The House With a Clock in Its Walls by John Bellairs (1973)
This is easily my favorite young adult book of any era, and I don’t see that changing at any point in the future. Again, it hit all the right notes with me when I first read it, probably at the age of seven or eight: there was a creepy old house with secret passages and randomly changing stained-glass windows; there were witches and wizards; a hand of glory; some light necromancy; a scary countdown to doomsday; and those wonderful illustrations by Edward Gorey (this book, as well as the beginning credits of the PBS Mystery! series, first ushered me into my love affair with the work of Gorey, as a matter of fact).
Everything about this book was magical, and every time I reread it (which I do, quite often), I am transported back to that time in my childhood when all I ever dreamed about was ghosts and witches and hauntings and delicious creepiness that I wanted to utterly infuse my life forever (which it has, to a large extent, so I’ve got that going for me).
I just can’t recommend this one enough; I wanted to live in its terrifying yet whimsical world, and if offered the chance to do so now, I would not hesitate to move right into that wacky mansion in New Zebedee, chow down on some homemade chocolate chip cookies, and pile ice cream on my hat.
I will note that a big-budget film adaptation of this was FINALLY made in 2018 (directed by horror stalwart Eli Roth, no less), and I was over the moon about it because I had been agitating for a movie version of this classic for ages.
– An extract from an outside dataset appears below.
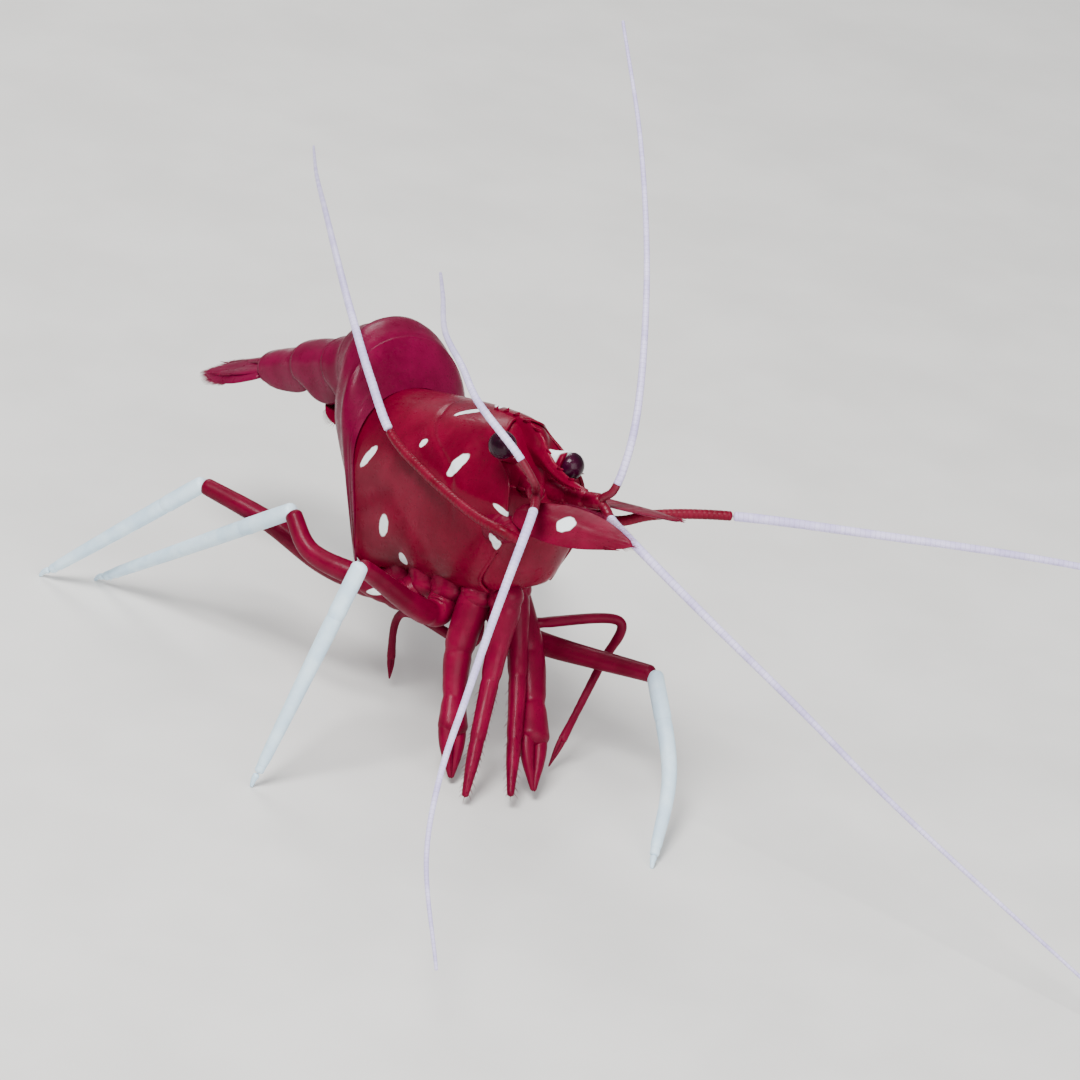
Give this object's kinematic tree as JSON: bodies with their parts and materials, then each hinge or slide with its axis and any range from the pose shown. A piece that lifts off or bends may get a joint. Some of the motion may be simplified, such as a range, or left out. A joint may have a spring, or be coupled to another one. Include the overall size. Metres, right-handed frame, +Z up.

While the film isn’t perfect, and wasn’t exactly the way I pictured the book in my head as I read it, it was still sufficiently charming and book-faithful for me to give it a fairly glowing recommendation.
But just talking about the book makes me want to dive back into it and forget about reality for a while, so I’m off to snatch up my purple-globe-topped cane, peer into my history-reenacting egg, and resurrect the corpses of some evil, long-dead wizards. If I don’t bring about the end of the world through these activities, I will return with more of my rambling posts very soon.